No sábado (22), a Folha deu sinais de uma possível mudança de postura.
Luiz Francisco Carvalho Filho, advogado do jornal, publicou um artigo que já no título considera a denúncia de Gonet como “sólida”. No texto, ele menciona a necessidade de monitorar a prisão preventiva de Bolsonaro, que poderia causar sérios problemas caso tentasse escapar para os Estados Unidos e se unisse a Donald Trump em ações antidemocráticas. O jornal também reconheceu que o documento da PGR se baseia em evidências, com escassas margens para interpretações diversas.
Antes dessa aparente mudança de rumo, no entanto, Bolsonaro e seus aliados usaram as informações da grande mídia para fortalecer sua defesa nas redes sociais. É provável que essas informações também sejam incluídas em sua ação.

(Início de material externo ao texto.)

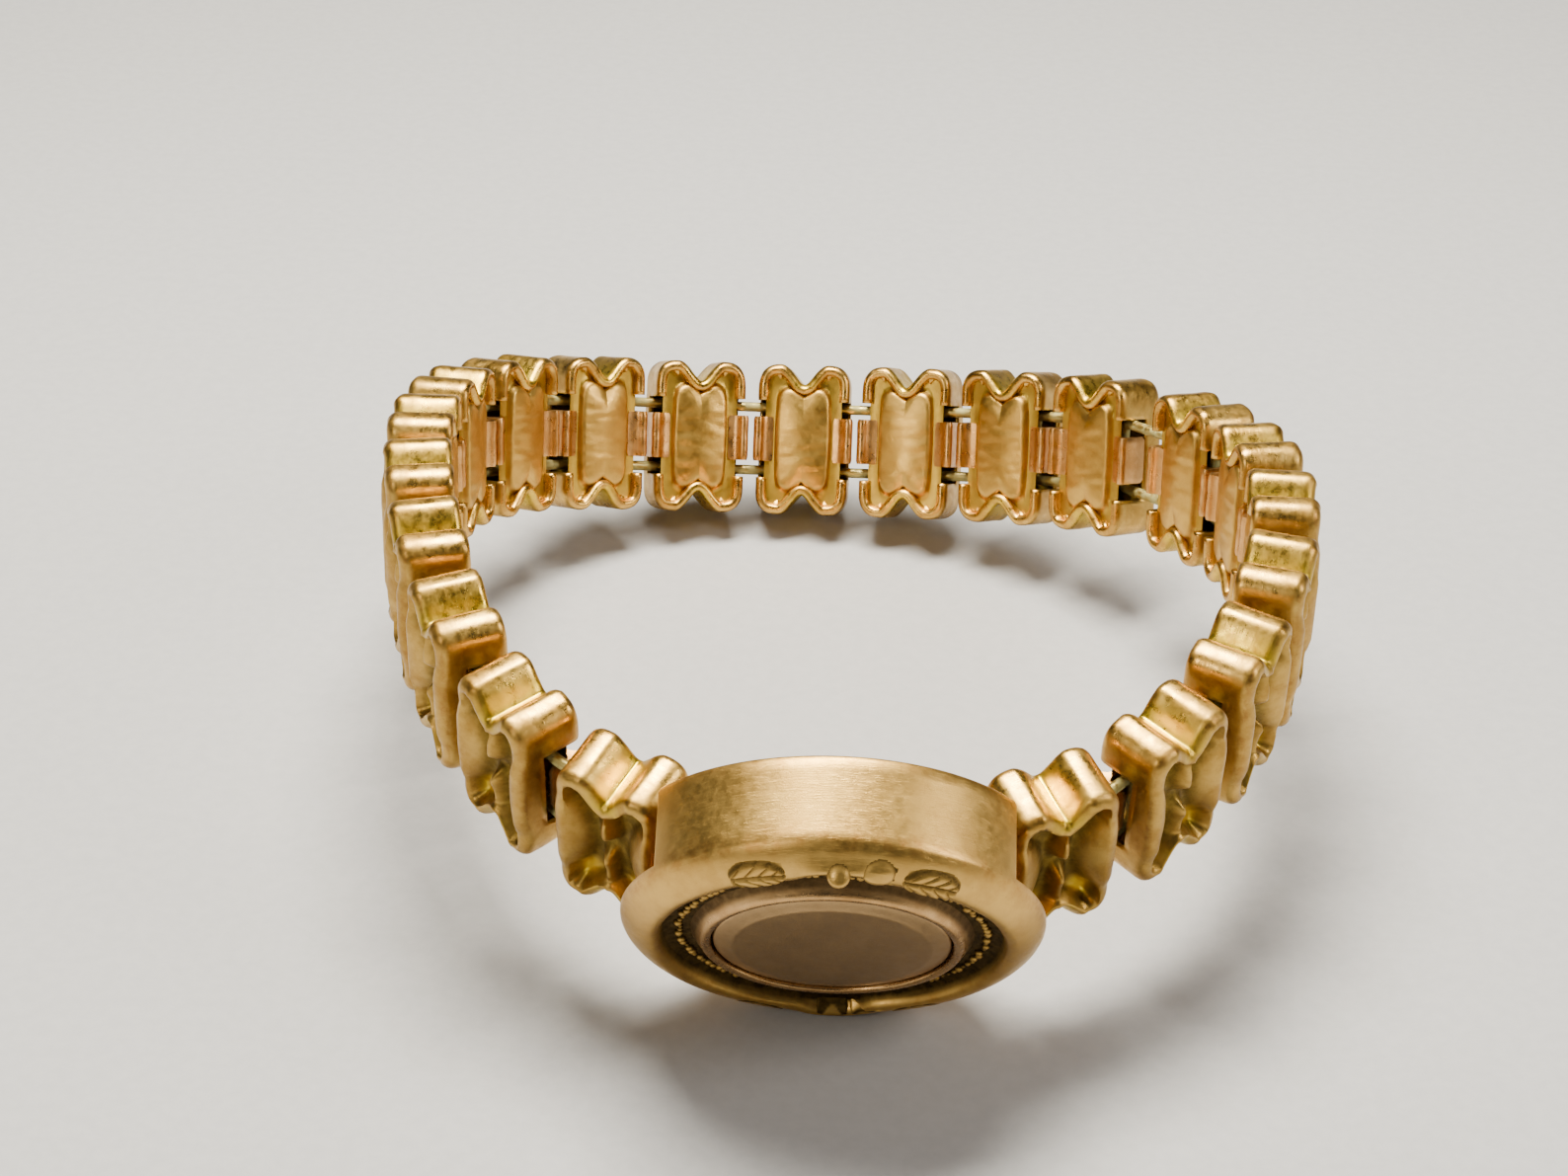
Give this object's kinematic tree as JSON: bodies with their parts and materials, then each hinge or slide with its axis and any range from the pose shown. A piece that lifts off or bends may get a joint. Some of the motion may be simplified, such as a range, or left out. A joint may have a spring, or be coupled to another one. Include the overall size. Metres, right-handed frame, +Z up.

No contexto do jornalismo nacional, a preocupação com o devido processo legal tem sido bastante seletiva. É inevitável fazer uma comparação entre o espaço generoso concedido agora ao contraditório, em contraste com o ataque midiático intenso enfrentado por Lula durante os seis anos da operação Lava Jato.
Por outro lado, contestar o rito processual da acusação contra Bolsonaro e os golpistas pode, para alguns, parecer como uma demonstração de isenção.
Mas não é isso.
O princípio fundamental do jornalismo é buscar a verdade (ou as múltiplas verdades) e manter total transparência em suas reportagens. Isso não implica em neutralidade.
No confronto entre aqueles que tentam um golpe de Estado e os que defendem as instituições democráticas, não se deve adotar uma postura neutra.
A verdadeira defesa da democracia implica posição clara.
É fácil identificar qual é essa posição.